TASK STATEMENT –
Return every entry exactly as written.

GIVEN RECORDS –
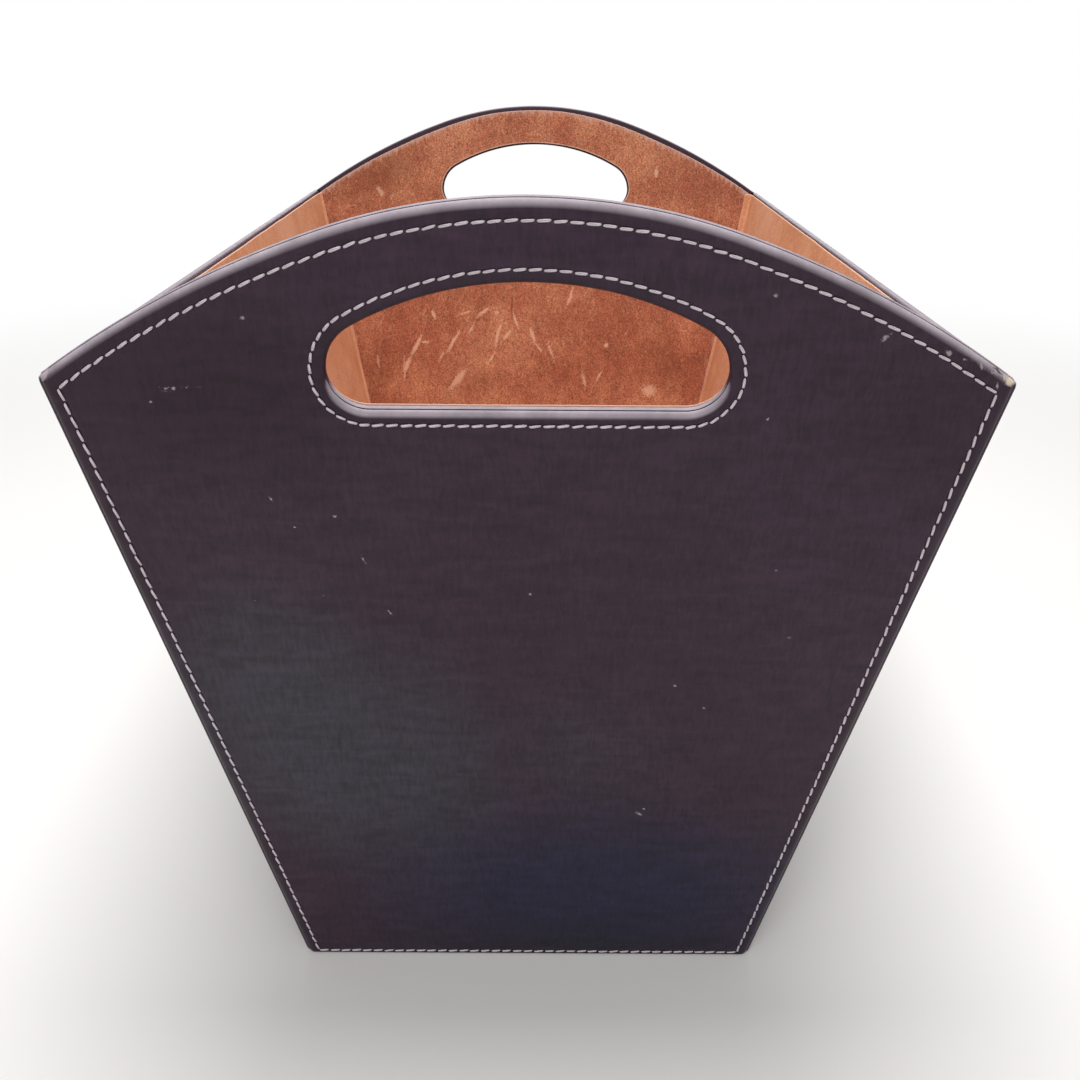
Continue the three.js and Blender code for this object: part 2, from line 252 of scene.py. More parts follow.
def hole_ring(outset, stitch):
    """A point round the grown hand hole, by the stitches from the right end of its flat bottom."""
    rounded = 2 * HOLE_END_STITCHES + HOLE_CROWN_STITCHES
    if stitch > rounded:
        reach = FOOT_CENTRE * (2 * (stitch - rounded) / HOLE_FOOT_STITCHES - 1)
        return Vector((reach, SHOULDER_LINE - HOLE_FOOT - outset))
    climbed = min(stitch, rounded - stitch)
    if climbed < FOOT_ARC_SHARE * HOLE_END_STITCHES:
        angle = math.pi / 2 * (climbed / (FOOT_ARC_SHARE * HOLE_END_STITCHES) - 1)
        point = on_arc(FOOT_CENTRE, SHOULDER_LINE, HOLE_FOOT + outset, angle)
    elif climbed < HOLE_END_STITCHES:
        share = (climbed / HOLE_END_STITCHES - FOOT_ARC_SHARE) / (1 - FOOT_ARC_SHARE)
        point = on_arc(SHOULDER_CENTRE, SHOULDER_LINE, SHOULDER_RADIUS + outset, SHOULDER_ANGLE * share)
    else:
        share = (climbed - HOLE_END_STITCHES) / (HOLE_CROWN_STITCHES / 2)
        angle = SHOULDER_ANGLE + (math.pi / 2 - SHOULDER_ANGLE) * share
        point = on_arc(0, CROWN_CENTRE, CROWN_RADIUS + outset, angle)
    return Vector((point.x if stitch < rounded / 2 else -point.x, point.y))


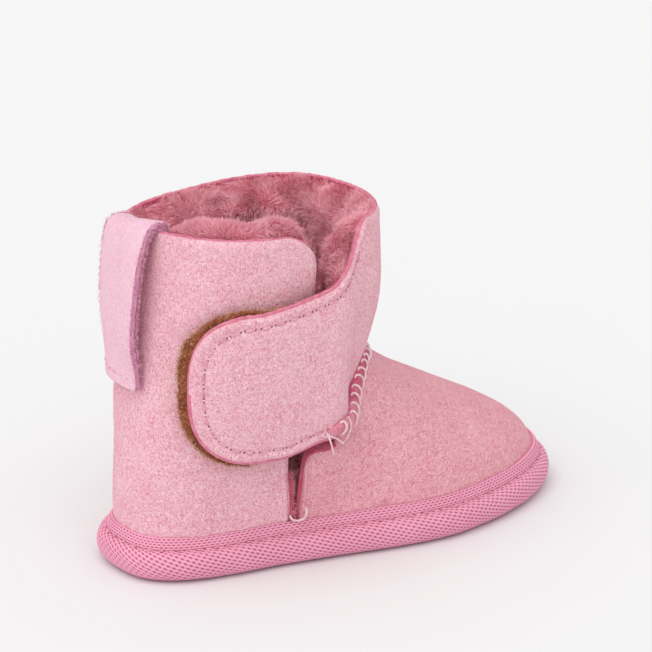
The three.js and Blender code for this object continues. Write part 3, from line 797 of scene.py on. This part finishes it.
def add_vamp():
    half = np.concatenate([np.linspace(0, 80, 96), 80 + (SEAM_END - 80) * eased(34, 0.8)[1:]])
    angle = np.concatenate([-half[::-1], half[1:]])[:, None]
    v = eased(120, 0.35)[None]
    angle, v = np.broadcast_arrays(angle, v)
    p = vamp_point(angle, v)
    wave = 0.22 * noise(p, 15, 31) + 0.09 * noise(p, 5, 32) + 0.04 * noise(p, 1.7, 33)
    side = np.minimum((SEAM_END - np.abs(angle)) * ARC, 9)
    rolled = 0.45 * (1 - smooth(0, 1.4, side)) + 0.5 * (1 - smooth(0, 0.05, v))
    free = np.minimum((SEAM_END + angle) * ARC, mix(v * 20, 9, smooth(-74, -66, angle)))
    flange = (1 - smooth(0, 2.8, free)) * smooth(9.2, 13, p[..., 2])
    back = 1 - smooth(0, 2.2, (SEAM_END + angle) * ARC)
    below = (1 - smooth(0, 2.2, v * 20)) * smooth(-66, -74, angle)
    outer = vamp_offset(angle + 1.9 * back, v + 0.045 * below, wave - rolled + 1.5 * flange)
    inner = vamp_offset(angle, v, wave - HIDE - 0.2 * flange)
    verts, faces, kinds = shell(outer, inner, seed=3)
    piece("vamp", verts, faces[:, ::-1],
          [suede_vamp, edge_deep, flesh_side_painted_shade], "suede", ["vamp_hide"], kinds=kinds)


# ---- wool lining
def wool_piece(name, roots, lean, length, cell, rng, node, width):
    """Fibres gathered in locks. Fibres whose roots share a cell of the skin share a lock."""
    key = np.floor(roots / cell + 0.35 * noise(roots, cell * 0.8, 77)[:, None]).astype(np.int64)
    _, lock = np.unique(key, axis=0, return_inverse=True)
    lock = lock.ravel()
    count = lock.max() + 1
    middle = np.stack([np.bincount(lock, roots[:, k], count) for k in range(3)], -1)
    facing = np.stack([np.bincount(lock, lean[:, k], count) for k in range(3)], -1)
    share = np.bincount(lock, minlength=count)[:, None]
    middle, facing = middle / share, unit(facing)
    sway = unit(facing + 0.42 * rng.normal(size=(count, 3)))
    tall = np.bincount(lock, length, count) / share[:, 0] * rng.uniform(0.8, 1.08, count)
    tips = middle + sway * tall[:, None]
    own = unit(lean + 0.3 * rng.normal(size=lean.shape))
    locks = (middle[lock] * 0.4 + roots * 0.6, tips[lock] + 0.16 * (roots - middle[lock]))
    verts, faces, along, tint = strands(
        roots, own, length * rng.uniform(0.7, 1.05, len(roots)), width, rng,
        curl=0.15, locks=locks)
    tint = 0.6 * tint + 0.4 * np.repeat(rng.uniform(0, 1, count)[lock], len(tint) // len(roots))
    piece(name, verts, faces, [wool_fibre], "fleece", [node], along=along, tint=tint)


def cover(grid, normal, count, rng, weight):
    """Random places spread over a grid of points: the places, and the way out at each."""
    cross = np.cross(np.gradient(grid, axis=0), np.gradient(grid, axis=1))
    share = np.linalg.norm(cross, axis=-1) * weight
    share[-1], share[:, -1] = 0, 0
    cell = rng.choice(share.size, size=count, p=share.ravel() / share.sum())
    i, j = np.unravel_index(cell, share.shape)
    x, y = rng.uniform(size=(count, 1)), rng.uniform(size=(count, 1))

    def at(values):
        low = mix(values[i, j], values[i + 1, j], x)
        return mix(low, mix(values[i, j + 1], values[i + 1, j + 1], x), y)

    return at(grid), unit(at(normal))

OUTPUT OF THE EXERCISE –
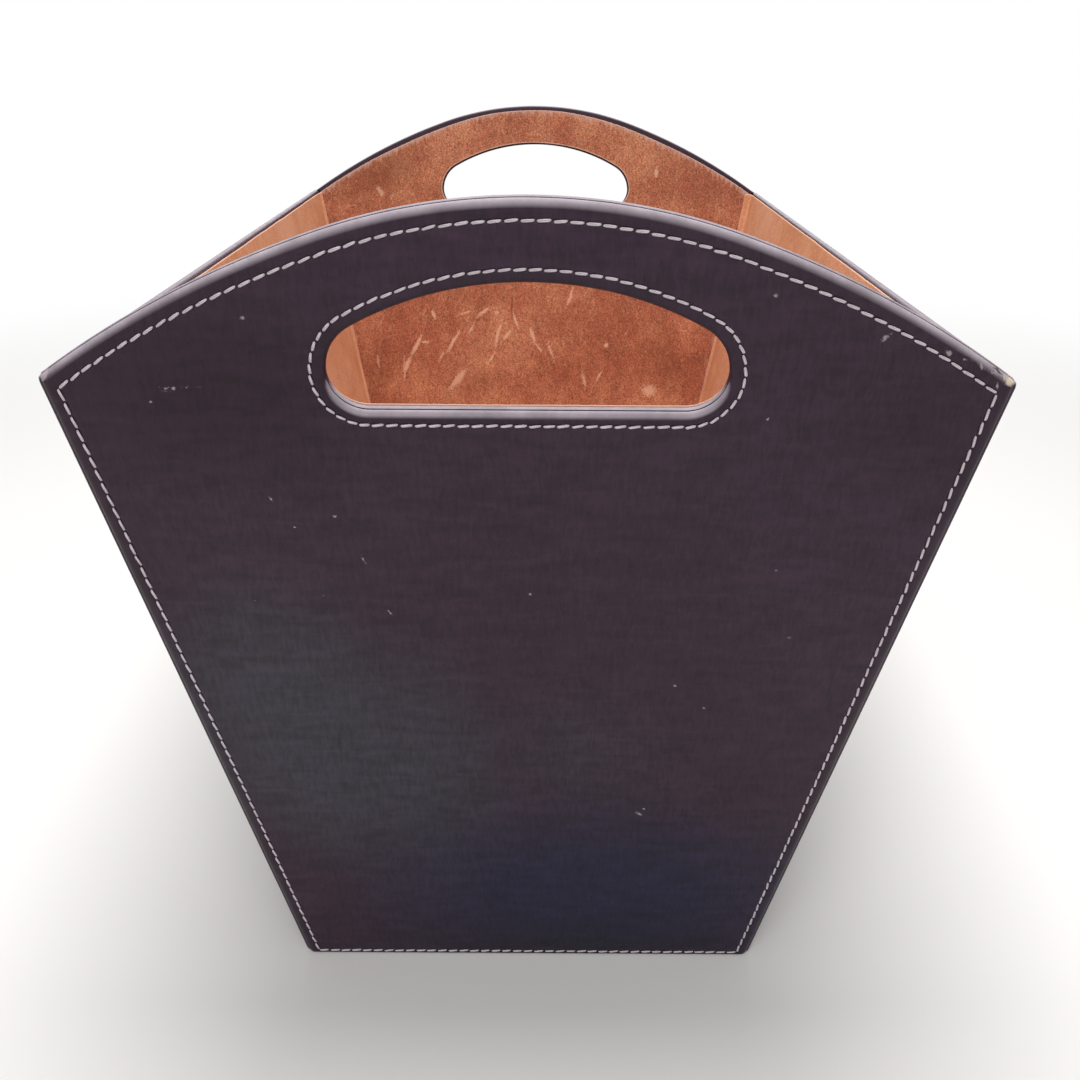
Continue the three.js and Blender code for this object: part 2, from line 252 of scene.py. More parts follow.
def hole_ring(outset, stitch):
    """A point round the grown hand hole, by the stitches from the right end of its flat bottom."""
    rounded = 2 * HOLE_END_STITCHES + HOLE_CROWN_STITCHES
    if stitch > rounded:
        reach = FOOT_CENTRE * (2 * (stitch - rounded) / HOLE_FOOT_STITCHES - 1)
        return Vector((reach, SHOULDER_LINE - HOLE_FOOT - outset))
    climbed = min(stitch, rounded - stitch)
    if climbed < FOOT_ARC_SHARE * HOLE_END_STITCHES:
        angle = math.pi / 2 * (climbed / (FOOT_ARC_SHARE * HOLE_END_STITCHES) - 1)
        point = on_arc(FOOT_CENTRE, SHOULDER_LINE, HOLE_FOOT + outset, angle)
    elif climbed < HOLE_END_STITCHES:
        share = (climbed / HOLE_END_STITCHES - FOOT_ARC_SHARE) / (1 - FOOT_ARC_SHARE)
        point = on_arc(SHOULDER_CENTRE, SHOULDER_LINE, SHOULDER_RADIUS + outset, SHOULDER_ANGLE * share)
    else:
        share = (climbed - HOLE_END_STITCHES) / (HOLE_CROWN_STITCHES / 2)
        angle = SHOULDER_ANGLE + (math.pi / 2 - SHOULDER_ANGLE) * share
        point = on_arc(0, CROWN_CENTRE, CROWN_RADIUS + outset, angle)
    return Vector((point.x if stitch < rounded / 2 else -point.x, point.y))


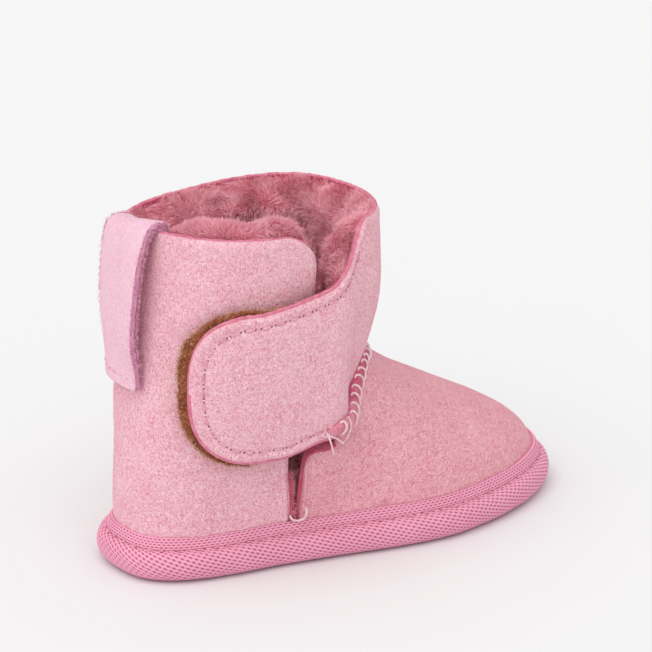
The three.js and Blender code for this object continues. Write part 3, from line 797 of scene.py on. This part finishes it.
def add_vamp():
    half = np.concatenate([np.linspace(0, 80, 96), 80 + (SEAM_END - 80) * eased(34, 0.8)[1:]])
    angle = np.concatenate([-half[::-1], half[1:]])[:, None]
    v = eased(120, 0.35)[None]
    angle, v = np.broadcast_arrays(angle, v)
    p = vamp_point(angle, v)
    wave = 0.22 * noise(p, 15, 31) + 0.09 * noise(p, 5, 32) + 0.04 * noise(p, 1.7, 33)
    side = np.minimum((SEAM_END - np.abs(angle)) * ARC, 9)
    rolled = 0.45 * (1 - smooth(0, 1.4, side)) + 0.5 * (1 - smooth(0, 0.05, v))
    free = np.minimum((SEAM_END + angle) * ARC, mix(v * 20, 9, smooth(-74, -66, angle)))
    flange = (1 - smooth(0, 2.8, free)) * smooth(9.2, 13, p[..., 2])
    back = 1 - smooth(0, 2.2, (SEAM_END + angle) * ARC)
    below = (1 - smooth(0, 2.2, v * 20)) * smooth(-66, -74, angle)
    outer = vamp_offset(angle + 1.9 * back, v + 0.045 * below, wave - rolled + 1.5 * flange)
    inner = vamp_offset(angle, v, wave - HIDE - 0.2 * flange)
    verts, faces, kinds = shell(outer, inner, seed=3)
    piece("vamp", verts, faces[:, ::-1],
          [suede_vamp, edge_deep, flesh_side_painted_shade], "suede", ["vamp_hide"], kinds=kinds)


# ---- wool lining
def wool_piece(name, roots, lean, length, cell, rng, node, width):
    """Fibres gathered in locks. Fibres whose roots share a cell of the skin share a lock."""
    key = np.floor(roots / cell + 0.35 * noise(roots, cell * 0.8, 77)[:, None]).astype(np.int64)
    _, lock = np.unique(key, axis=0, return_inverse=True)
    lock = lock.ravel()
    count = lock.max() + 1
    middle = np.stack([np.bincount(lock, roots[:, k], count) for k in range(3)], -1)
    facing = np.stack([np.bincount(lock, lean[:, k], count) for k in range(3)], -1)
    share = np.bincount(lock, minlength=count)[:, None]
    middle, facing = middle / share, unit(facing)
    sway = unit(facing + 0.42 * rng.normal(size=(count, 3)))
    tall = np.bincount(lock, length, count) / share[:, 0] * rng.uniform(0.8, 1.08, count)
    tips = middle + sway * tall[:, None]
    own = unit(lean + 0.3 * rng.normal(size=lean.shape))
    locks = (middle[lock] * 0.4 + roots * 0.6, tips[lock] + 0.16 * (roots - middle[lock]))
    verts, faces, along, tint = strands(
        roots, own, length * rng.uniform(0.7, 1.05, len(roots)), width, rng,
        curl=0.15, locks=locks)
    tint = 0.6 * tint + 0.4 * np.repeat(rng.uniform(0, 1, count)[lock], len(tint) // len(roots))
    piece(name, verts, faces, [wool_fibre], "fleece", [node], along=along, tint=tint)


def cover(grid, normal, count, rng, weight):
    """Random places spread over a grid of points: the places, and the way out at each."""
    cross = np.cross(np.gradient(grid, axis=0), np.gradient(grid, axis=1))
    share = np.linalg.norm(cross, axis=-1) * weight
    share[-1], share[:, -1] = 0, 0
    cell = rng.choice(share.size, size=count, p=share.ravel() / share.sum())
    i, j = np.unravel_index(cell, share.shape)
    x, y = rng.uniform(size=(count, 1)), rng.uniform(size=(count, 1))

    def at(values):
        low = mix(values[i, j], values[i + 1, j], x)
        return mix(low, mix(values[i, j + 1], values[i + 1, j + 1], x), y)

    return at(grid), unit(at(normal))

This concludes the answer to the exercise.